Around every corner, there were shaggy-haired men with thick accents and tight-fitting jeans dragging
around guitar cases. David Byrne and Brazilian singer Gilberto Gil gave lectures during the day, and Isaac
Hayes stopped by to mark the Stax Record Label's 50th anniversary. Filthy rapper Peaches was set to take
the decks at the Factory People party later in the night, while Los Angeles scenesters Steve Aoki, Perry
Farrell, a shirtless Cisco Adler and Internet gossip guru Perez Hilton (real name Mario Lavandeira) and
his bright pink hair (a sighting in itself) made the scene at the Playboy event across town.
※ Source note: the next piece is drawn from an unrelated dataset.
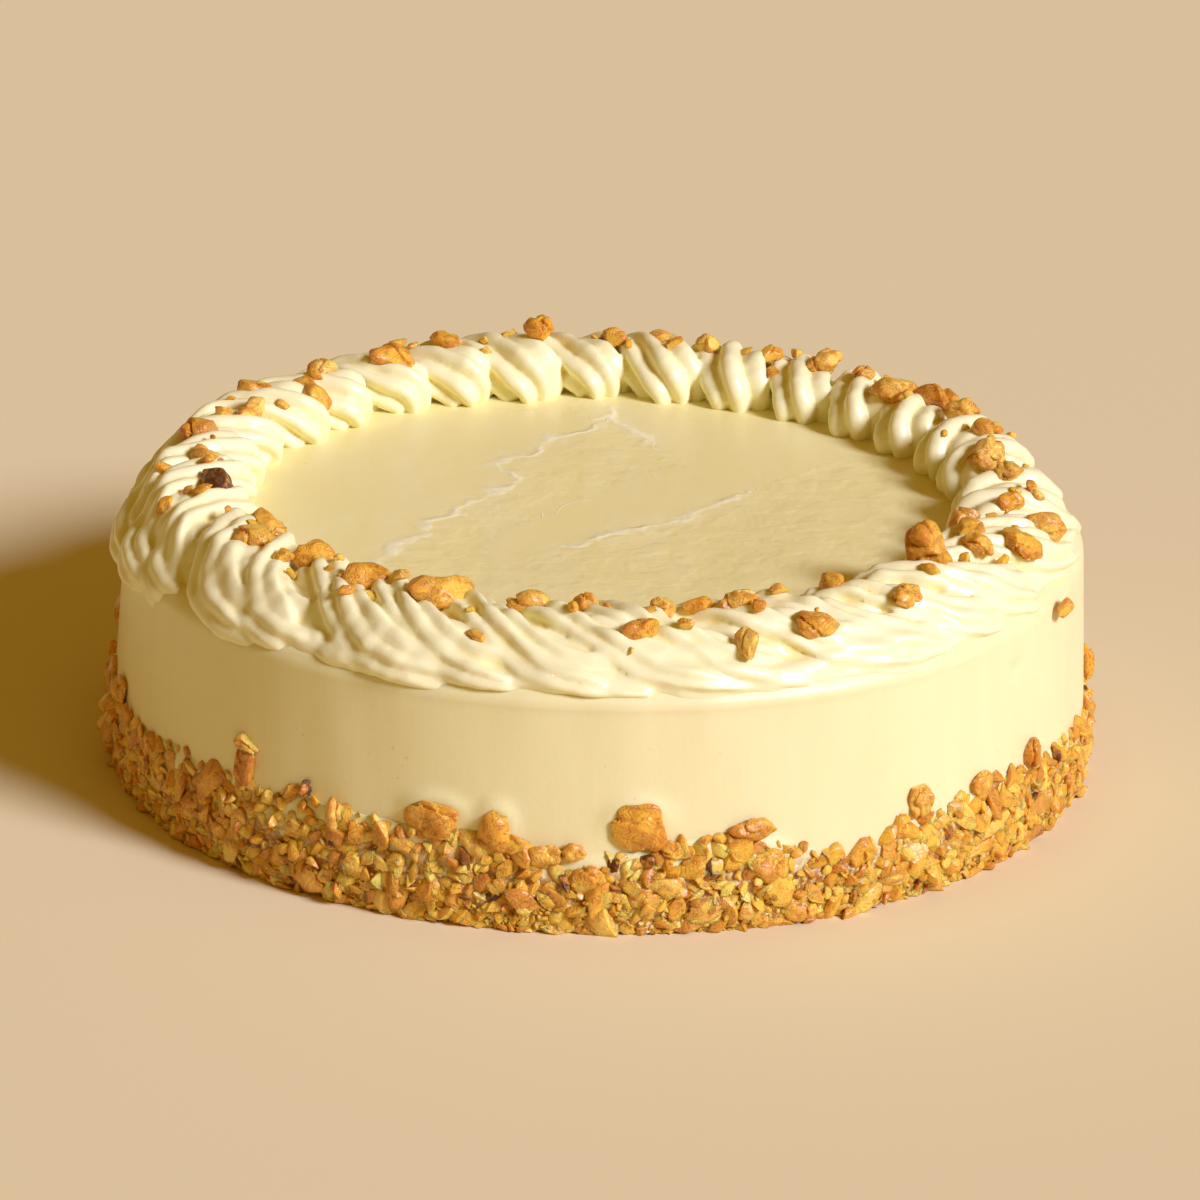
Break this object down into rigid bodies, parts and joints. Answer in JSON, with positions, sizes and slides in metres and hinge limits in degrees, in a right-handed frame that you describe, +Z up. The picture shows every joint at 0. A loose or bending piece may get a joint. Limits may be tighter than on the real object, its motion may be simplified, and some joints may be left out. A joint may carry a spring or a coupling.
{
  "type": "carrot cake",
  "caption": "Round frosted cake with a flat top, a piped rope of cream round the rim set with walnut pieces, and chopped walnuts round the foot of its side.",
  "frame": {"origin": "centre of the cake's round base, on the surface that it stands on", "axes": "+Z up, square to the flat base, along the cake's axis; -Y faces the viewer of the picture and +X is to the viewer's right"},
  "size_m": [0.2533, 0.2524, 0.0833],
  "materials": {
    "smooth_frosting": "satin",
    "piped_cream": "satin",
    "chopped_walnut": "matte",
    "walnut_piece": "satin"
  },
  "bodies": {
    "root": {"frosted_cake": "smooth_frosting", "piped_rope": "piped_cream", "walnut_band": "chopped_walnut", "walnut_01": "walnut_piece", "walnut_02": "walnut_piece", "walnut_03": "walnut_piece", "walnut_04": "walnut_piece", "walnut_05": "walnut_piece", "walnut_06": "walnut_piece", "walnut_07": "walnut_piece", "walnut_08": "walnut_piece", "walnut_09": "walnut_piece", "walnut_10": "walnut_piece", "walnut_11": "walnut_piece", "walnut_12": "walnut_piece", "walnut_13": "walnut_piece", "walnut_14": "walnut_piece", "walnut_15": "walnut_piece", "walnut_16": "walnut_piece", "walnut_17": "walnut_piece", "walnut_18": "walnut_piece", "walnut_19": "walnut_piece", "walnut_20": "walnut_piece", "walnut_21": "walnut_piece", "walnut_22": "walnut_piece", "walnut_23": "walnut_piece", "walnut_24": "walnut_piece", "walnut_25": "walnut_piece", "walnut_26": "walnut_piece", "walnut_27": "walnut_piece", "walnut_28": "walnut_piece", "walnut_29": "walnut_piece", "walnut_30": "walnut_piece", "walnut_31": "walnut_piece", "walnut_32": "walnut_piece", "walnut_33": "walnut_piece", "walnut_34": "walnut_piece", "walnut_35": "walnut_piece", "walnut_36": "walnut_piece", "walnut_37": "walnut_piece", "walnut_38": "walnut_piece", "walnut_39": "walnut_piece", "walnut_40": "walnut_piece", "walnut_41": "walnut_piece", "walnut_42": "walnut_piece", "walnut_43": "walnut_piece", "walnut_44": "walnut_piece", "walnut_on_side": "walnut_piece"}
  },
  "joints": []
}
That's also
where we ran into San Francisco's DJ Omar. "It's been a congested experience," he said of his first day at
the festival. "But if you love music, then this is paradise."
The speech
By all accounts, Pete Townshend's keynote address at the Hilton ballroom Wednesday was a dud. Instead
of offering young bands advice on how to best propel furniture out of hotel room windows and pillage
small Third World countries, he used it as an opportunity to announce his idea for a new-music Web site
called the Method, which sounds nearly as boring and convoluted as the Who's most recent album,
"Endless Wire." Actually, nothing sounds that boring and convoluted, but you get the drift.